SHORT TASK:
From the line containing "pawl_spring();" through the line containing "depsgraph = bpy.context.evaluated_depsgraph_get()", retype each line exactly; include both end lines and nothing beyond them.

THE RECORDS:

■ ■ ■ ■

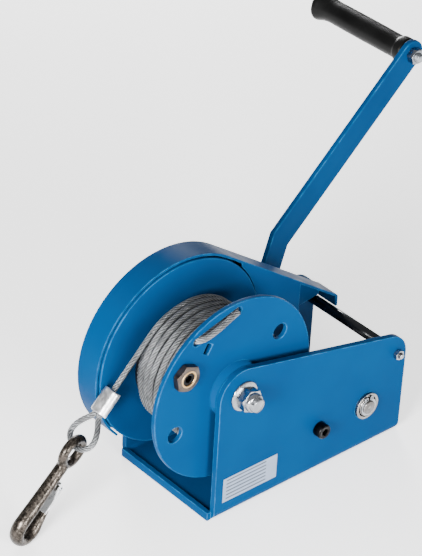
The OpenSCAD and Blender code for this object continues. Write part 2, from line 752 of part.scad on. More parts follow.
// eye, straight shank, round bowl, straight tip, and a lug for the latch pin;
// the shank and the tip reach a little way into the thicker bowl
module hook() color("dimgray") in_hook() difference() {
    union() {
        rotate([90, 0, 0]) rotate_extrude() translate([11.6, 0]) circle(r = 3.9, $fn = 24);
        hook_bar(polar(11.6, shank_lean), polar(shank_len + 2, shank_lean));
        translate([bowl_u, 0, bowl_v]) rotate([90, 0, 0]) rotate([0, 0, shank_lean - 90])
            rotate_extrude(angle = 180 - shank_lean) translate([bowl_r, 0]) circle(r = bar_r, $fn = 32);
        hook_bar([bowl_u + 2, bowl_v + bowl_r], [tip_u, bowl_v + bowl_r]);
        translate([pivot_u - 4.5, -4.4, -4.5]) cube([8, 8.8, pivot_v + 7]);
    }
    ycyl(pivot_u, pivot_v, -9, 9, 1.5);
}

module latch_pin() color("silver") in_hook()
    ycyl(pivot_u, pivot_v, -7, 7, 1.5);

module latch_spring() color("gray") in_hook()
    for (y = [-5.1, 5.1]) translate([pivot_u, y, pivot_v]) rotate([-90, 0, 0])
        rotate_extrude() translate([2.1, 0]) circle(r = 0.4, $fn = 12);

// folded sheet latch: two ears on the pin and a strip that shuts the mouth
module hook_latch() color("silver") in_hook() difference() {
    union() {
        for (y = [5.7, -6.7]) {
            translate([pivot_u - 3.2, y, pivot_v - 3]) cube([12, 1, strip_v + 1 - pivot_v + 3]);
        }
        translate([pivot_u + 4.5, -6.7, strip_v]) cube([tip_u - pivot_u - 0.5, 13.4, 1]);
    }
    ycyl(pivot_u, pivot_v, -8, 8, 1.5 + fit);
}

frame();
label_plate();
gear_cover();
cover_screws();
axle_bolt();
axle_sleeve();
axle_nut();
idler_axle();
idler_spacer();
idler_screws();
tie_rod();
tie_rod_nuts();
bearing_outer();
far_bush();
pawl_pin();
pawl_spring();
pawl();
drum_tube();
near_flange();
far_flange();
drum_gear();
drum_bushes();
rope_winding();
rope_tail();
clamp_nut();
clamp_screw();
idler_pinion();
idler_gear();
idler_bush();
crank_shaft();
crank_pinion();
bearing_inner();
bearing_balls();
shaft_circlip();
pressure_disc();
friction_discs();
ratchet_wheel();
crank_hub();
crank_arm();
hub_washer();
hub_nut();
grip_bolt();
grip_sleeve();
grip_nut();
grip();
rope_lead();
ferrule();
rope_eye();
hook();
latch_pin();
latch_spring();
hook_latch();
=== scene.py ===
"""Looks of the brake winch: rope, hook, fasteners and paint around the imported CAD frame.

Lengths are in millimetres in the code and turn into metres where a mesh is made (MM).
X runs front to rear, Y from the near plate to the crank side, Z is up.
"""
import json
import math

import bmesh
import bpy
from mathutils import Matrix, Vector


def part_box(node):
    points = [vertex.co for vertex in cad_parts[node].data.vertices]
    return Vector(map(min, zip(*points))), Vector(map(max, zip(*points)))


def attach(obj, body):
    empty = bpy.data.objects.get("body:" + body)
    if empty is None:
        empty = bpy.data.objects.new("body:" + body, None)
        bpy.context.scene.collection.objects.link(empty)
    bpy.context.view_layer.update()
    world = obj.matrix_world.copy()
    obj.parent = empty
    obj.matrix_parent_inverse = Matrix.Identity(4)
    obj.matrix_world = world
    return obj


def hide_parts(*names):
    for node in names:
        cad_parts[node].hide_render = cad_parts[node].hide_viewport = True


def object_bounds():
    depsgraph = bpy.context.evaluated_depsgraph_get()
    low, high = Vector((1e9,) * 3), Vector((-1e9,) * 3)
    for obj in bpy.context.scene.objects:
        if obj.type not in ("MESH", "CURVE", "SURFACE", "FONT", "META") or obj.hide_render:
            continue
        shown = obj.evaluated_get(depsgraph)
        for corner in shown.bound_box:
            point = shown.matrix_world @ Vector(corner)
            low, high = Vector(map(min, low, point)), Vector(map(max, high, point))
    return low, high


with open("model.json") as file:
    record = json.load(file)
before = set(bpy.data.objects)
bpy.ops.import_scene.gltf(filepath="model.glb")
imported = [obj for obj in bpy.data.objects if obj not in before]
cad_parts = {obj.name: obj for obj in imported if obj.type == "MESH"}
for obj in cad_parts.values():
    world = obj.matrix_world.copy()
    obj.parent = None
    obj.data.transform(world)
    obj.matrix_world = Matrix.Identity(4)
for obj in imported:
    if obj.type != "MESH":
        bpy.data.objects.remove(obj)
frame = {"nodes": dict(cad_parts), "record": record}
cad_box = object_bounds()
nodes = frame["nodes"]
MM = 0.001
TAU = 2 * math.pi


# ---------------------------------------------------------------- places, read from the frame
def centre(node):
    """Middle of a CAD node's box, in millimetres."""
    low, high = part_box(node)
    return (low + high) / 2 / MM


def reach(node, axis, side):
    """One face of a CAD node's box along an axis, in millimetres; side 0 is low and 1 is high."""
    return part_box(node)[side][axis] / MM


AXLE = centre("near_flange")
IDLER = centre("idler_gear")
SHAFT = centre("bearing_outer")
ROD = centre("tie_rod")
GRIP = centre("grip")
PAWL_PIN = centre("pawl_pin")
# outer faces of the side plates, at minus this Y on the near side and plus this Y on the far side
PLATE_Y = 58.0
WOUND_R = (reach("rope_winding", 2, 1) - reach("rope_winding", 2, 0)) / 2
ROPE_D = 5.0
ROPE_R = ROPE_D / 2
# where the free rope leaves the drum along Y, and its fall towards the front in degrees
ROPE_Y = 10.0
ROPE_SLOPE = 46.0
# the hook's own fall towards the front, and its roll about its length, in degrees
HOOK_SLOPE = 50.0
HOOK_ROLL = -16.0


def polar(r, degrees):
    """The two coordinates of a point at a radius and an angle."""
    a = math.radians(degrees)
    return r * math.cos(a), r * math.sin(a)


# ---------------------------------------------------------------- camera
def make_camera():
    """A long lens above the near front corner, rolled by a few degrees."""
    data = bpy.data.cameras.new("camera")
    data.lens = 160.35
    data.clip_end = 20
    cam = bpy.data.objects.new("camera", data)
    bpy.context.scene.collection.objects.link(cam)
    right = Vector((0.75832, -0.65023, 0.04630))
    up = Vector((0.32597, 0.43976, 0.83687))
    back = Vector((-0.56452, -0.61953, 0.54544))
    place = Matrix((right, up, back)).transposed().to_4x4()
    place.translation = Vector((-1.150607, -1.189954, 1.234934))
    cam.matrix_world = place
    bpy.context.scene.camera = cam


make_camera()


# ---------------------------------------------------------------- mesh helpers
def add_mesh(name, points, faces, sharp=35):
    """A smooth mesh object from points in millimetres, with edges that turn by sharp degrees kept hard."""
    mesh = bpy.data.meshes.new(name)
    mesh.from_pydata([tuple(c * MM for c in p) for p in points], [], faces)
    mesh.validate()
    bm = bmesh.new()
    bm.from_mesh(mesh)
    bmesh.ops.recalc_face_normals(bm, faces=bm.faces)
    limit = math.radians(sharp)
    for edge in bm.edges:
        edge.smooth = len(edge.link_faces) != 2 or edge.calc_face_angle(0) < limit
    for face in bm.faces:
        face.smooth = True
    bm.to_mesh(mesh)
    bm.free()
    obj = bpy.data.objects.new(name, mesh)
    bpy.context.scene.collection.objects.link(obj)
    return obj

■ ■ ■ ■

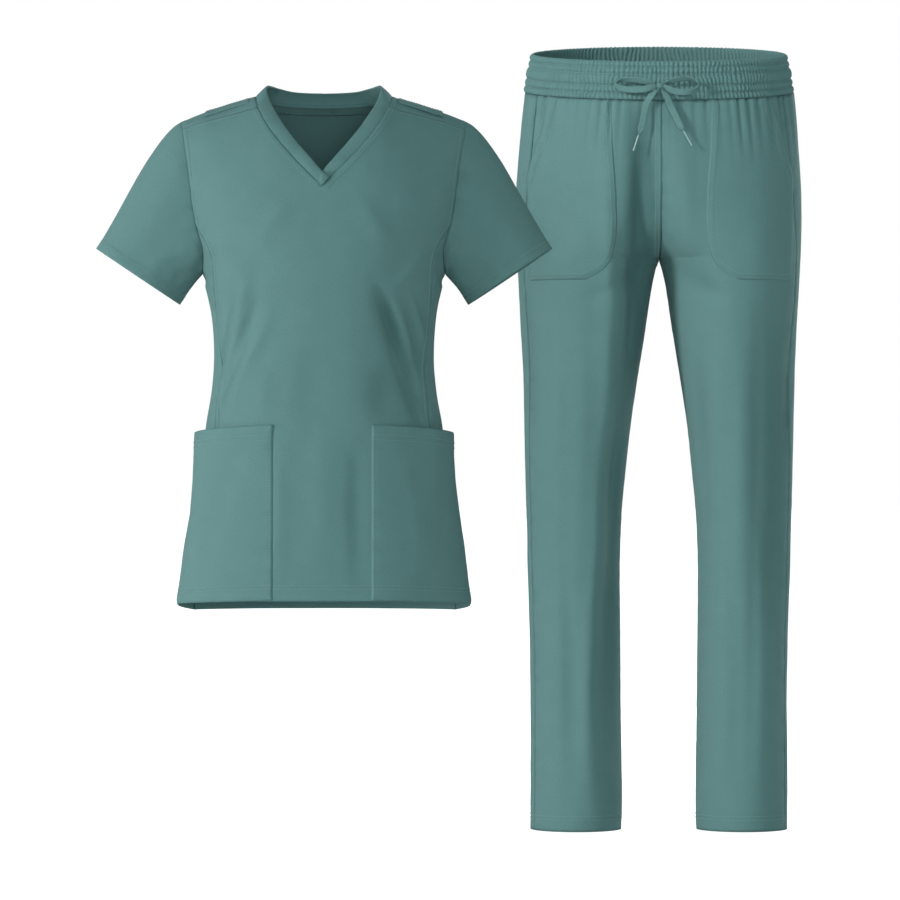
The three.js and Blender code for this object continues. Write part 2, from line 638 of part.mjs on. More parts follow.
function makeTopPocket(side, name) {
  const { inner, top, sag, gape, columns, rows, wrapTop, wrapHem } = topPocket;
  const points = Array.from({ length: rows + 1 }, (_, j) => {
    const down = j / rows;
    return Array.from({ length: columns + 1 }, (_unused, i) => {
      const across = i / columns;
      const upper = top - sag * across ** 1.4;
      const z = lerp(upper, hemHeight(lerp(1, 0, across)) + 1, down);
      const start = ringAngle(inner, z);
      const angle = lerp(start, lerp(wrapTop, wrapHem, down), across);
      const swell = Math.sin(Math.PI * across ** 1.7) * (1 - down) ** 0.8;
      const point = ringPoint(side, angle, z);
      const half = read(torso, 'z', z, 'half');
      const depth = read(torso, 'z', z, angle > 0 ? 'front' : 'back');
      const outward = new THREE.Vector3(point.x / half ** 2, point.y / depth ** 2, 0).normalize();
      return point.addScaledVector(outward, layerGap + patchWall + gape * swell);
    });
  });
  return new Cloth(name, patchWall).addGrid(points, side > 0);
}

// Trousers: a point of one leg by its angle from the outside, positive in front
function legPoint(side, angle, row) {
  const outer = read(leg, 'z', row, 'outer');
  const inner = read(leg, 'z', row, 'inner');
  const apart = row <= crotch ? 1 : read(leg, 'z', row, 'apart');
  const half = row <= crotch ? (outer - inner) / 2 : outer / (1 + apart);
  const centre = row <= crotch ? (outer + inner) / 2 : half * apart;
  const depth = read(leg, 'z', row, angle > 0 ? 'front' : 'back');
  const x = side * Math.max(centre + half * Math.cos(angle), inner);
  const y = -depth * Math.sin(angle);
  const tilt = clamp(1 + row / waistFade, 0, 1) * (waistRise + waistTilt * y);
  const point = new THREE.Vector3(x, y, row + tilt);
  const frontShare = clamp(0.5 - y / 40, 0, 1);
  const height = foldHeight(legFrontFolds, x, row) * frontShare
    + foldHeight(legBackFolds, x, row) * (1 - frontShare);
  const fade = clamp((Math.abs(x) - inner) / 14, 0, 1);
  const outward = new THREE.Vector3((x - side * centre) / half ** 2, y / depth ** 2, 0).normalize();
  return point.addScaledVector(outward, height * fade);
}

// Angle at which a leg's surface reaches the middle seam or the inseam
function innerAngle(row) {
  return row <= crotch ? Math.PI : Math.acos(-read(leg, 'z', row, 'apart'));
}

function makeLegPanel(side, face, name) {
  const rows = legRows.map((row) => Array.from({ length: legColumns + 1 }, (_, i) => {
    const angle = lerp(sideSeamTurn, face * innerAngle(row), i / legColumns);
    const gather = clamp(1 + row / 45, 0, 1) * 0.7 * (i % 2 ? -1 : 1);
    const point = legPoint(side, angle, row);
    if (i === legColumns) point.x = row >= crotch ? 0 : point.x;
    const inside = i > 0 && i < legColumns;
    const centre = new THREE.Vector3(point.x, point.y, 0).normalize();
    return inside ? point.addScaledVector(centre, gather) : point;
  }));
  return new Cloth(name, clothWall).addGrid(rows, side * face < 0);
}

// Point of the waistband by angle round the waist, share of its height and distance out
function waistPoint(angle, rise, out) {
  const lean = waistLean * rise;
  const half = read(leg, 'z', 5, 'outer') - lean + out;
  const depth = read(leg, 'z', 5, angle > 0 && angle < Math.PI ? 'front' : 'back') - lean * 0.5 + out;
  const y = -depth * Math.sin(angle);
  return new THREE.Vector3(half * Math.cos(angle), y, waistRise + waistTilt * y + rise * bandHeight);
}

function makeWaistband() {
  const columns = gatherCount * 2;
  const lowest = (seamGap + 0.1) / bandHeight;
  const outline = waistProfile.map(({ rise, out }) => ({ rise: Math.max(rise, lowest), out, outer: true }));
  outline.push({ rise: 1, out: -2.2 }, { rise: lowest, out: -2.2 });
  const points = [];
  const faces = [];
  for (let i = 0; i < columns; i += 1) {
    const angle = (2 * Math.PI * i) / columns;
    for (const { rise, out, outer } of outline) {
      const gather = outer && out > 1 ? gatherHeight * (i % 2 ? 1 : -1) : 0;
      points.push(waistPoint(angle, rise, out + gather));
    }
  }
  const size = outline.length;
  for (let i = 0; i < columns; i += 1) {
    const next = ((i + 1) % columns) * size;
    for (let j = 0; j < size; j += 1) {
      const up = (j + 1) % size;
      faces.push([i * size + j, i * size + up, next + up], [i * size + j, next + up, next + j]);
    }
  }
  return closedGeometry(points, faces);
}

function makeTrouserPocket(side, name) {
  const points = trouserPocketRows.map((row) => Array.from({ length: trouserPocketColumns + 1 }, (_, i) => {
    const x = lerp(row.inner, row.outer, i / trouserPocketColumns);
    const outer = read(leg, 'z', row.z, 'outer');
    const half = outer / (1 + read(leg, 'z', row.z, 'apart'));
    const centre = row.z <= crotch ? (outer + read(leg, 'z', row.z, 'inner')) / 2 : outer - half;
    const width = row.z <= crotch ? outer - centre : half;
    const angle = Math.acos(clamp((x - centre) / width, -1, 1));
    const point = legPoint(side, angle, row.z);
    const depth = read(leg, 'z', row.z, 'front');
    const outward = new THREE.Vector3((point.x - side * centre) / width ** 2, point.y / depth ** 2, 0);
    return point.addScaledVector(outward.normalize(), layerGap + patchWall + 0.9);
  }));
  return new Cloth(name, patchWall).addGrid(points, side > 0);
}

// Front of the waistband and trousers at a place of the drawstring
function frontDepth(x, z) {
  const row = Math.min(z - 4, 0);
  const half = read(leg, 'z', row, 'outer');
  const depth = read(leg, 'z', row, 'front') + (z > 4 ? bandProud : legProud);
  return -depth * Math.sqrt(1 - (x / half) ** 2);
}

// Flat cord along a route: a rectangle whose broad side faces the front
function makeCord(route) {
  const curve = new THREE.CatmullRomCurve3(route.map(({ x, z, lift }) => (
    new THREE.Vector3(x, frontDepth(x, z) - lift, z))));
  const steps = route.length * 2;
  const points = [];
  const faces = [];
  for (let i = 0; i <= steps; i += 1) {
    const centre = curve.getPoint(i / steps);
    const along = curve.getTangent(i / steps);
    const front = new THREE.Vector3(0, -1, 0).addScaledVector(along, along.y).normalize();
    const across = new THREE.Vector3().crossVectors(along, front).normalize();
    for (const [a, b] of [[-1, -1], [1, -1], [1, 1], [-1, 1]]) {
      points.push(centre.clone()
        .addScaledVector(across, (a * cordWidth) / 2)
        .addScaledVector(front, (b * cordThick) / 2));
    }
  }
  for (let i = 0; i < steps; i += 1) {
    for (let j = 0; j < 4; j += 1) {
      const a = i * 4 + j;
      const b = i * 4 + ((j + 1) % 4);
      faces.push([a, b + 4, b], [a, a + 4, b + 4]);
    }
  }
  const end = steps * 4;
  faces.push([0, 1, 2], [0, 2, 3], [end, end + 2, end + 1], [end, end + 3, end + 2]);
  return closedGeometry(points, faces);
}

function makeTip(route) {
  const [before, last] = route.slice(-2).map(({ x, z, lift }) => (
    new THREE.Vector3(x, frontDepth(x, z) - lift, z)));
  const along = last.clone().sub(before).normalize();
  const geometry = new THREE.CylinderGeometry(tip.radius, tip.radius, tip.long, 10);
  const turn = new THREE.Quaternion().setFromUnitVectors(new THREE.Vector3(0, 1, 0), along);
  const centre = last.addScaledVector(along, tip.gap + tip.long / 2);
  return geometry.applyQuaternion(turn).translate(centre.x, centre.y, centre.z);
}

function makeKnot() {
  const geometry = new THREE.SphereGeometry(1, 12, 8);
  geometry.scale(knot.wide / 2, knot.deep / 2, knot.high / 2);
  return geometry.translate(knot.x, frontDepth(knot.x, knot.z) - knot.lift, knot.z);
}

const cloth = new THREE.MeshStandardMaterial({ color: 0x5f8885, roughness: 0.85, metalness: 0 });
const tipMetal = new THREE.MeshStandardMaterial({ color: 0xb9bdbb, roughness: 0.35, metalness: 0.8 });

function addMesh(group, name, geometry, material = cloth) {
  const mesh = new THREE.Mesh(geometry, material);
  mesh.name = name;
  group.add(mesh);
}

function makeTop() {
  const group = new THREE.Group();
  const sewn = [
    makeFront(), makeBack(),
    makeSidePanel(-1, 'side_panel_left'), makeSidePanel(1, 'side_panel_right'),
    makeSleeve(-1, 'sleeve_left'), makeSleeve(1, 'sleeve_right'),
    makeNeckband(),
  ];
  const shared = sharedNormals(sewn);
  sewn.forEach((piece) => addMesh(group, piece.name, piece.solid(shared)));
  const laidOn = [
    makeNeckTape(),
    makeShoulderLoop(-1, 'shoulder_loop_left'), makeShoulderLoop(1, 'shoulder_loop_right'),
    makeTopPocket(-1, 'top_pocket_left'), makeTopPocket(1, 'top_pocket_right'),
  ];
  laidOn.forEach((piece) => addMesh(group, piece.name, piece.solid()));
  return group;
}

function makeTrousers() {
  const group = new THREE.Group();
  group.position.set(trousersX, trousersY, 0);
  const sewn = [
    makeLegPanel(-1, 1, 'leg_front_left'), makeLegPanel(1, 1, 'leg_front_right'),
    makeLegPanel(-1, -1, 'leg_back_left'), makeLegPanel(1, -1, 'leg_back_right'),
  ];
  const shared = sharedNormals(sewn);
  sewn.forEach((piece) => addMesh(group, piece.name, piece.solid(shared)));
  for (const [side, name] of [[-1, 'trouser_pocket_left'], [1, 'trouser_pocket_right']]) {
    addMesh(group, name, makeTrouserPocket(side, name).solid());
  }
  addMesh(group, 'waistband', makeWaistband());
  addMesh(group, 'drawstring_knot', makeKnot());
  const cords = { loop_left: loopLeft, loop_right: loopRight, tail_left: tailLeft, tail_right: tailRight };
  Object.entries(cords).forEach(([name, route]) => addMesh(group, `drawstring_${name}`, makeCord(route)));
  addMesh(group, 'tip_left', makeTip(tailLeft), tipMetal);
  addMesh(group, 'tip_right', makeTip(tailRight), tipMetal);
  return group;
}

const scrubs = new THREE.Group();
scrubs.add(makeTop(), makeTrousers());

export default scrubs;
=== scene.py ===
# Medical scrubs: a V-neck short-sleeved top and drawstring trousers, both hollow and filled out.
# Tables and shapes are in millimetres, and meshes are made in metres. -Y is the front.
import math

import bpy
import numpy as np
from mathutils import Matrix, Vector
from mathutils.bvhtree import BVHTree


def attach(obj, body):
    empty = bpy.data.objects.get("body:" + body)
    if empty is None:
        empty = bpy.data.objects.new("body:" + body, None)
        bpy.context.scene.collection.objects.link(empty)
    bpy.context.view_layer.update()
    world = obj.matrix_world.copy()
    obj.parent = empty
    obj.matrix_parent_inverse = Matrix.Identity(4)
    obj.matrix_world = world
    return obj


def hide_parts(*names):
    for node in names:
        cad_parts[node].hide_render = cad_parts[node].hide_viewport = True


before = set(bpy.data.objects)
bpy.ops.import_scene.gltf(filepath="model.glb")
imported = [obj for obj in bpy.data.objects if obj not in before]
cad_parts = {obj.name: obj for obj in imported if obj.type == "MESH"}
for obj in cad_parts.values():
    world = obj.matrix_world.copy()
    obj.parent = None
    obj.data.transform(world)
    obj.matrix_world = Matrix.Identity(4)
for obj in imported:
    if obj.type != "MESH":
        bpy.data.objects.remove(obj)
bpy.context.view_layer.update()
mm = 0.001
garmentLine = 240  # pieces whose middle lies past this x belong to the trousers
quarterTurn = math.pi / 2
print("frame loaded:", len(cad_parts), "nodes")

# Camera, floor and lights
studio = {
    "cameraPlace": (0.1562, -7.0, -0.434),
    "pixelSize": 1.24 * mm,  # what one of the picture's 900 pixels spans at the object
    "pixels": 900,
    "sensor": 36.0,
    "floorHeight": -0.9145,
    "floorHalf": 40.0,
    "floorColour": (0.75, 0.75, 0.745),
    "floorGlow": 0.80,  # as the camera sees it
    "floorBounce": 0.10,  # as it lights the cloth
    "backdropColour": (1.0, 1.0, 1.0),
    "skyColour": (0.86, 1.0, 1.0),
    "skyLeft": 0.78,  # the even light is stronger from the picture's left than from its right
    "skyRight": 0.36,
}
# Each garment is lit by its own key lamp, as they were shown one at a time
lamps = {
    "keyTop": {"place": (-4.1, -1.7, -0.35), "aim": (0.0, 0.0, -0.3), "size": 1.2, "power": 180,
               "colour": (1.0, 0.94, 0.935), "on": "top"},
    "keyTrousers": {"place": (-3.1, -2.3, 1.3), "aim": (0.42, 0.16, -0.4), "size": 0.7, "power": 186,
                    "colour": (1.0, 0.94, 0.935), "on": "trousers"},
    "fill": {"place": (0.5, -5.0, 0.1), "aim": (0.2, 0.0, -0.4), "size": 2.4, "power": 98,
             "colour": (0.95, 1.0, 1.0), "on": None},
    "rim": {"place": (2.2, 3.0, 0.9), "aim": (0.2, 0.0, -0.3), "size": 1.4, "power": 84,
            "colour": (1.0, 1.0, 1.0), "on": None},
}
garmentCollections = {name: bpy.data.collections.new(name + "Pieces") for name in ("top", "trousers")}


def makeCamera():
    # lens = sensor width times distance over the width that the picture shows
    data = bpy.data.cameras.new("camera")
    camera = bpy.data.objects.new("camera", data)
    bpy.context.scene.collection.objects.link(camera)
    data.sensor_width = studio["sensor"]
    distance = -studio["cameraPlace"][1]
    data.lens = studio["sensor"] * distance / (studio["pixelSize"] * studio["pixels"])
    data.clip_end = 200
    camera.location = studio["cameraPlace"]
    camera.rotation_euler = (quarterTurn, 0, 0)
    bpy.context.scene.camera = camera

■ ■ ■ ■

RESPONSE FOR THIS EXERCISE:
pawl_spring();
pawl();
drum_tube();
near_flange();
far_flange();
drum_gear();
drum_bushes();
rope_winding();
rope_tail();
clamp_nut();
clamp_screw();
idler_pinion();
idler_gear();
idler_bush();
crank_shaft();
crank_pinion();
bearing_inner();
bearing_balls();
shaft_circlip();
pressure_disc();
friction_discs();
ratchet_wheel();
crank_hub();
crank_arm();
hub_washer();
hub_nut();
grip_bolt();
grip_sleeve();
grip_nut();
grip();
rope_lead();
ferrule();
rope_eye();
hook();
latch_pin();
latch_spring();
hook_latch();
=== scene.py ===
"""Looks of the brake winch: rope, hook, fasteners and paint around the imported CAD frame.

Lengths are in millimetres in the code and turn into metres where a mesh is made (MM).
X runs front to rear, Y from the near plate to the crank side, Z is up.
"""
import json
import math

import bmesh
import bpy
from mathutils import Matrix, Vector


def part_box(node):
    points = [vertex.co for vertex in cad_parts[node].data.vertices]
    return Vector(map(min, zip(*points))), Vector(map(max, zip(*points)))


def attach(obj, body):
    empty = bpy.data.objects.get("body:" + body)
    if empty is None:
        empty = bpy.data.objects.new("body:" + body, None)
        bpy.context.scene.collection.objects.link(empty)
    bpy.context.view_layer.update()
    world = obj.matrix_world.copy()
    obj.parent = empty
    obj.matrix_parent_inverse = Matrix.Identity(4)
    obj.matrix_world = world
    return obj


def hide_parts(*names):
    for node in names:
        cad_parts[node].hide_render = cad_parts[node].hide_viewport = True


def object_bounds():
    depsgraph = bpy.context.evaluated_depsgraph_get()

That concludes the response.